🤖 AI Summary
Real-world human mobility data are often hindered by privacy concerns, noise, and trajectory incompleteness, limiting their utility in transportation and urban computing research. To address these challenges, this work presents a high-fidelity, large-scale synthetic mobility dataset generated through agent-based simulation. Integrating OpenStreetMap road networks, GTFS schedules from over 40 transit agencies, and demographic statistics, the framework synthesizes multimodal trajectories—including public transit, rail, driving, cycling, and walking—for 500,000 virtual agents across the San Francisco Bay Area over 70 days at a 1 Hz temporal resolution. Each trajectory is annotated with semantic activity labels and demographic attributes.
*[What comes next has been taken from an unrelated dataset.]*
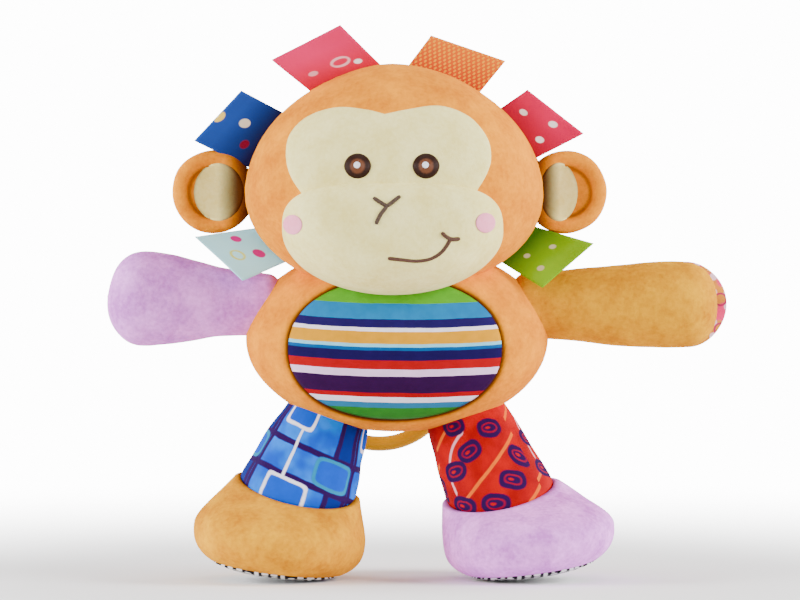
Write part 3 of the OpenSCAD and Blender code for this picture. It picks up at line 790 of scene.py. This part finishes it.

The resulting dataset comprises 3.024 trillion noise-free, complete trajectory records, uniquely achieving fine-grained detail, full observability, and strong privacy guarantees, thereby offering a high-quality benchmark resource for the research community.
📝 Abstract
We introduce SF-LIFE, a large-scale simulated movement dataset designed to accelerate research in transportation, mobility, and machine learning. The dataset contains 3,024,000,000,000 location records capturing complete, noise-free, multi-modality trajectories of 500,000 simulated agents observed at a 1Hz frequency navigating the San Francisco Bay Area network over a 70-day period. The data captures (1) needs-driven daily agendas of individual agents generated by an agent-based simulation of human patterns of life and (2) detailed kinematic trajectories moving agents across the OpenStreetMap representation of San Francisco using data from 40+ transit agencies across 9 counties. SF-LIFE provides unprecedented scale and detail as trajectories are based on real transit infrastructure using San Francisco General Transit Feed Specification (GTFS) data, having agent movements across multiple modalities, including bus, rail, bike, automobile, and walking. For this high-fidelity simulated representation of San Francisco, we provide (1) the full trajectory data annotated with transportation mode labels, (2) reduced-size versions of the trajectory data with reduced temporal frequency, (3) agent activity information describing the causal activity why an agent visits a place, (4) agent demographic data, and (5) the underlying OSM road network and building data. As the first dataset of its scale and level of detail, SF-LIFE overcomes the privacy, noise, and completeness limitations inherent in real-world tracking data, providing a robust and ethically sourced resource for research in transit optimization, human mobility analysis, and urban computing.